In the spring, additional nitrogen (1 lbs/1000 ft2) can be
applied when the plants are 6–8 inches tall. Alternatively, foliar
feeding done every two weeks from mid-March to mid-May may be
beneficial. Feeding works best when applied a day or two after
irrigation or a rainfall. Spray the leaves with a combination of 1–2%
fish solution and .5% kelp.
Stop watering the plants about a month before harvesting (when the
leaves begin to yellow) to keep the papery skin dry and prevent the
bulbs from rotting or splitting.
Weeds are a major concern when growing garlic. Fewer weeds appear in
the spring if the seed bed was properly prepared. Hand hoeing in the
spring as weeds emerge is critical for good garlic production. Start
weeding when the weeds are no more than one inch tall.
Garlic can be harvested in three forms: scapes, green and bulb. In
spring, hardneck garlic produces a scape. There are differing opinions
about whether to cut off the scape. Most growers prefer to remove the
scape to allow the plant to focus its energy on the bulb. The scapes can
be cut off shortly after the flower stalk curls. Harvested scapes can
be used in cooking to provide a garlic tasting green similar to
When garlic is harvested before full maturity, it is referred to as
green garlic. It can be used like green onions in salads or cooking.
Bulbs are ready to harvest when the leaves begin to yellow or brown,
plants start to fall over, and there is still 50% green leaves on the
plant. Green leaves indicate that the bulbs are still intact and have
not begun to break apart.
Harvest bulbs preferably on a sunny, dry day.
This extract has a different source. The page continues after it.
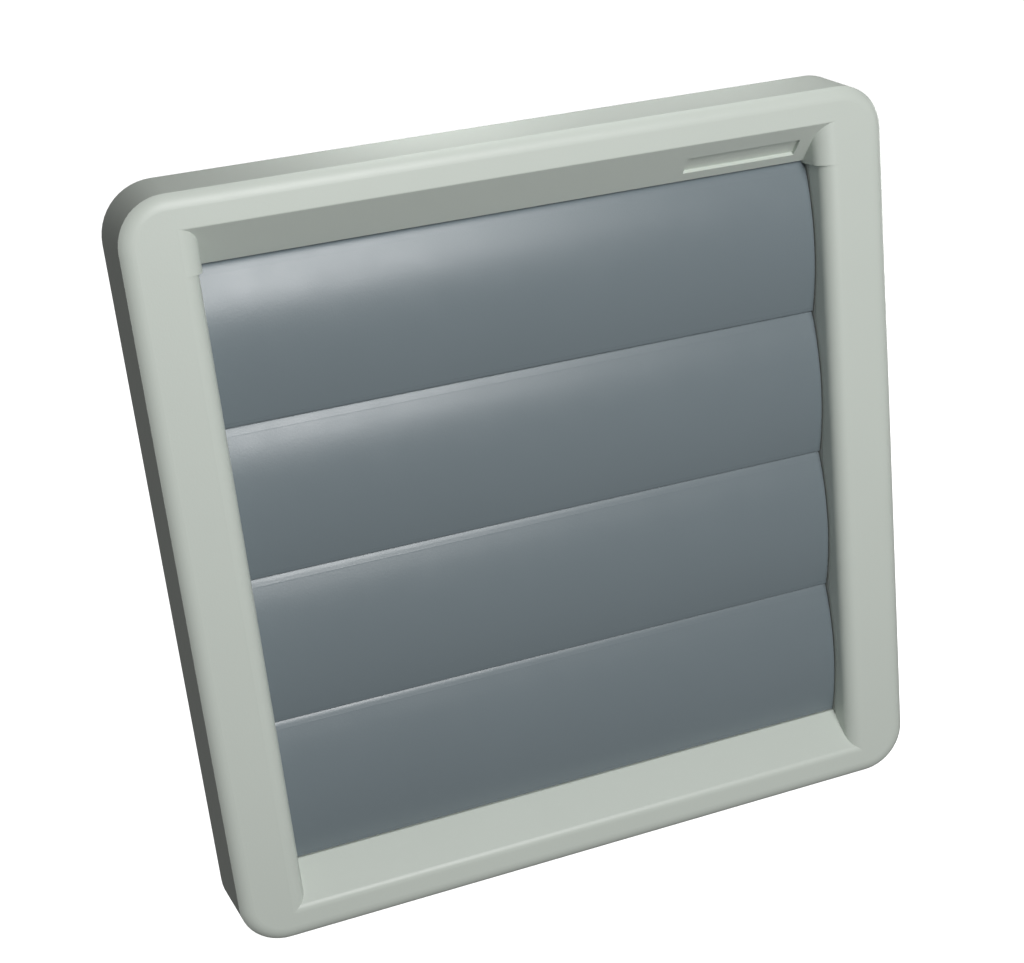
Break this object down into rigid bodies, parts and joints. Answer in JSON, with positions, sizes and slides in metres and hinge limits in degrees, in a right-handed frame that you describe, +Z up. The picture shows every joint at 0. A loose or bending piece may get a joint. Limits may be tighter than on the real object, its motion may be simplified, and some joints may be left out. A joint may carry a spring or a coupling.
{
  "type": "gravity louvre shutter",
  "caption": "Square plastic wall shutter for a round air duct: a moulded frame with overlapping curved slats that air pushes open and their own weight closes.",
  "frame": {"origin": "centre of the back, on the wall plane, which is also the centre of the four wall screw holes", "axes": "+Y into the wall, -Y towards the viewer, +Z up, +X to the right as seen from the front"},
  "size_m": [0.25, 0.0236, 0.25],
  "materials": {
    "frame_plastic": "light grey moulded plastic, satin",
    "slat_plastic": "blue-grey moulded plastic, satin",
    "strip_plastic": "light grey moulded plastic, satin",
    "plate_plastic": "light grey moulded plastic, plain",
    "screw_steel": "zinc plated"
  },
  "bodies": {
    "housing": {"frame": "frame_plastic", "rear_plate": "plate_plastic", "bearing_strip_left": "strip_plastic", "bearing_strip_right": "strip_plastic", "plate_screw_1": "screw_steel", "plate_screw_2": "screw_steel", "plate_screw_3": "screw_steel", "plate_screw_4": "screw_steel"},
    "slat_body_1": {"slat_1": "slat_plastic"},
    "slat_body_2": {"slat_2": "slat_plastic"},
    "slat_body_3": {"slat_3": "slat_plastic"},
    "slat_body_4": {"slat_4": "slat_plastic"}
  },
  "joints": [
    {"name": "slat_hinge_1", "type": "hinge", "parent": "housing", "child": "slat_body_1", "pos_m": [0, -0.008, 0.0943], "axis": [-1, 0, 0], "range_deg": [0, 80]},
    {"name": "slat_hinge_2", "type": "hinge", "parent": "housing", "child": "slat_body_2", "pos_m": [0, -0.008, 0.0444], "axis": [-1, 0, 0], "range_deg": [0, 80]},
    {"name": "slat_hinge_3", "type": "hinge", "parent": "housing", "child": "slat_body_3", "pos_m": [0, -0.008, -0.0055], "axis": [-1, 0, 0], "range_deg": [0, 80]},
    {"name": "slat_hinge_4", "type": "hinge", "parent": "housing", "child": "slat_body_4", "pos_m": [0, -0.008, -0.0554], "axis": [-1, 0, 0], "range_deg": [0, 80]}
  ]
}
Do not leave the
freshly harvested bulbs in direct sun for more than a few minutes to
avoid sunburn on the garlic. Softnecks are harvested earlier than
hardnecks since they generally mature faster.
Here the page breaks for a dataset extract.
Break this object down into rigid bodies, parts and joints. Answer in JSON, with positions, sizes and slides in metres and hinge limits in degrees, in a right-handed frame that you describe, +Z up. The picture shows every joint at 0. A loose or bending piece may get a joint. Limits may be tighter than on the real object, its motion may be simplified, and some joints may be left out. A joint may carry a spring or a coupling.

Carefully loosen the soil around the bulbs to minimize damage. The
preference is to dig up the bulbs rather than pull them out. Shake off
the excess soil, keeping the wrapper intact. By having more of the
wrapper intact, the garlic will store longer. Do not wash the bulbs, as
that may encourage the growth of fungus.
Curing and Storing
Curing the harvested garlic will extend the shelf life of the bulb
and strengthen its flavor. To cure, tie the garlic in bunches and hang
in a shady, dry, cool and well-ventilated location for 4–6 weeks. Once
the garlic is dry, trim the roots but retain the outer skin. Brush off
any loose soil and trim the stalks about 1½ inches above the bulb. Store
bulbs for eating at 32°F–35°F with 65–70% relative humidity, such as in
the refrigerator vegetable bin. While garlic may be stored at room
temperature, these temperatures may cause sprouting of the bulbs, so
storage life may be shortened.
Pests and Diseases
Although garlic is less susceptible to insects and diseases than most
vegetative plants due to its natural resistance (primary compound
Allicin), some possible insect problems are onion thrips, onion maggots,
mites, armyworms, and wireworms. Some possible diseases are skin
blotch, white rot, basal rot, pink rot, and viruses.
Insect and disease problems can be minimized by selecting healthy
planting stock, proper growing conditions, adequate crop rotation, and
good sanitation practices. A minimum three-year crop rotation is
advised. Never plant garlic in an area where onion and/or garlic have
recently been grown and always discard, rather than compost, garlic
wrappers and plant materials after harvesting.
- Aaron, Chester. "Garlic: A Growing Guide." Organic Gardening Magazine Online. organicgardening.com/learn-and-grow/garlic-growing-guide. Accessed September 8, 2013.
- Engeland, Ron L. Growing Great Garlic. Okanogan, WA: Filaree Productions, 1991.
- Meredith, Ted Jordan. The Complete Book of Garlic. Portland, OR: Timber Press, 2008.
- The Herb Society of America. "Garlic: An Herb Society of America Guide." herbsociety.org/factsheets/Garlic%20Guide.pdf.
- University of Minnesota Extension. "Vegetable Crop Management, Growing Garlic in Minnesota." extension.umn.edu/distribution/cropsystems/dc7317.html.